§ **TO DO**: Your task is to quote the material that follows, in full and exactly.

§ **GIVEN MATERIAL**:
※

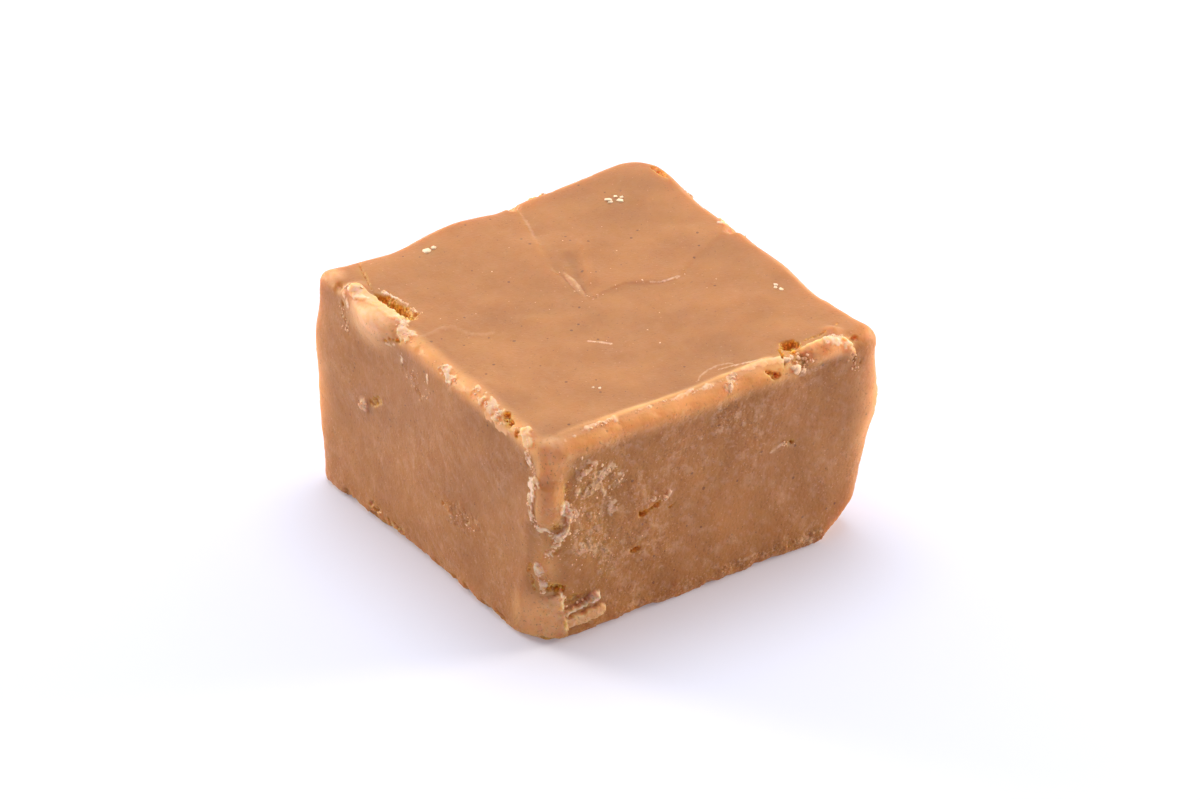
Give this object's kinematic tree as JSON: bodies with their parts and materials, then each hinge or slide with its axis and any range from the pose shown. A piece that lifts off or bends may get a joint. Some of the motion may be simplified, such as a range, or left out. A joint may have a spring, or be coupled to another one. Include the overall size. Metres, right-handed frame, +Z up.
{
  "type": "fudge cube",
  "caption": "Hand-cut cube of butter fudge with soft uneven faces, crumbled top edges, torn gashes and a clipped base corner.",
  "frame": {"origin": "middle of the block's plan, on the surface that it stands on", "axes": "+Z up; the gash at a top edge is on the -X side, the torn grainy side faces -Y"},
  "size_m": [0.0384, 0.038, 0.0233],
  "materials": {
    "fudge": "soft waxy satin, faintly translucent, grainy where it is torn",
    "pale_crumb": "dry matt crumbled fudge, paler than the block",
    "sugar_crystal": "small frosted sugar crystals"
  },
  "bodies": {
    "root": {"fudge_block": "fudge"}
  },
  "joints": []
}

※

§ **RESPONSE TO THE EXERCISE**:
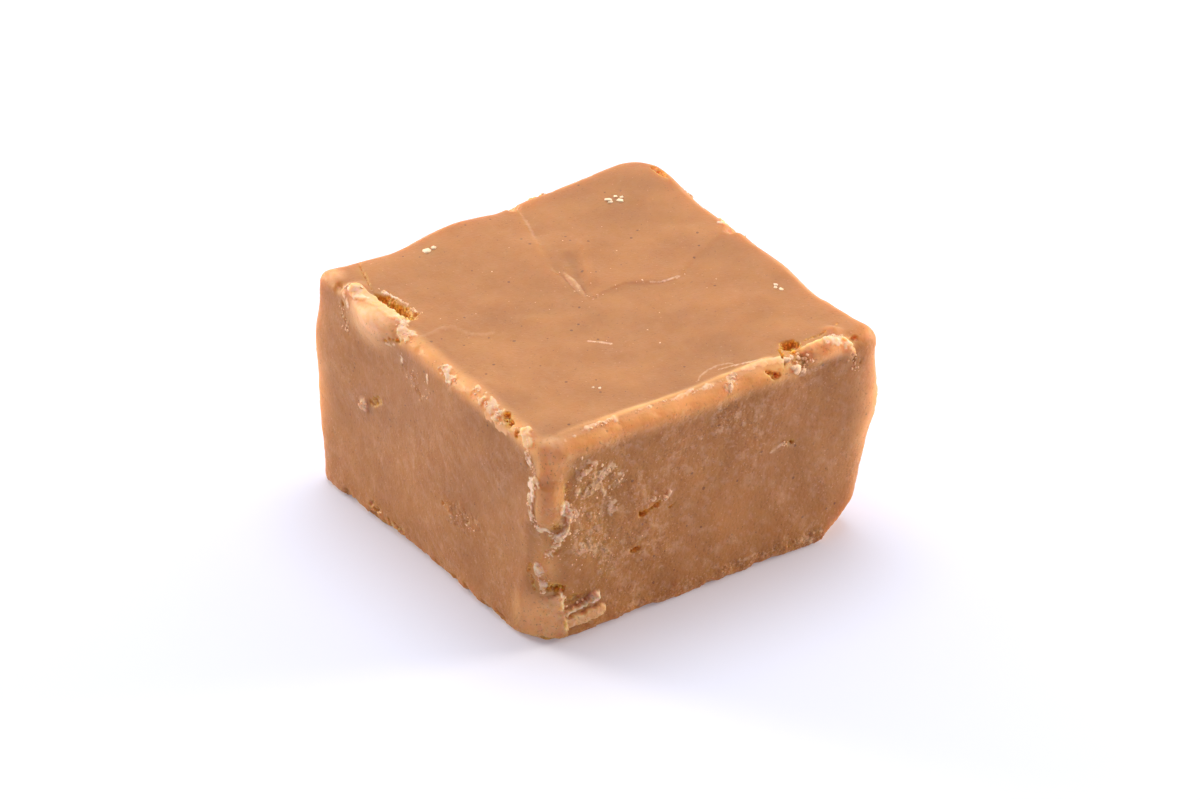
Give this object's kinematic tree as JSON: bodies with their parts and materials, then each hinge or slide with its axis and any range from the pose shown. A piece that lifts off or bends may get a joint. Some of the motion may be simplified, such as a range, or left out. A joint may have a spring, or be coupled to another one. Include the overall size. Metres, right-handed frame, +Z up.
{
  "type": "fudge cube",
  "caption": "Hand-cut cube of butter fudge with soft uneven faces, crumbled top edges, torn gashes and a clipped base corner.",
  "frame": {"origin": "middle of the block's plan, on the surface that it stands on", "axes": "+Z up; the gash at a top edge is on the -X side, the torn grainy side faces -Y"},
  "size_m": [0.0384, 0.038, 0.0233],
  "materials": {
    "fudge": "soft waxy satin, faintly translucent, grainy where it is torn",
    "pale_crumb": "dry matt crumbled fudge, paler than the block",
    "sugar_crystal": "small frosted sugar crystals"
  },
  "bodies": {
    "root": {"fudge_block": "fudge"}
  },
  "joints": []
}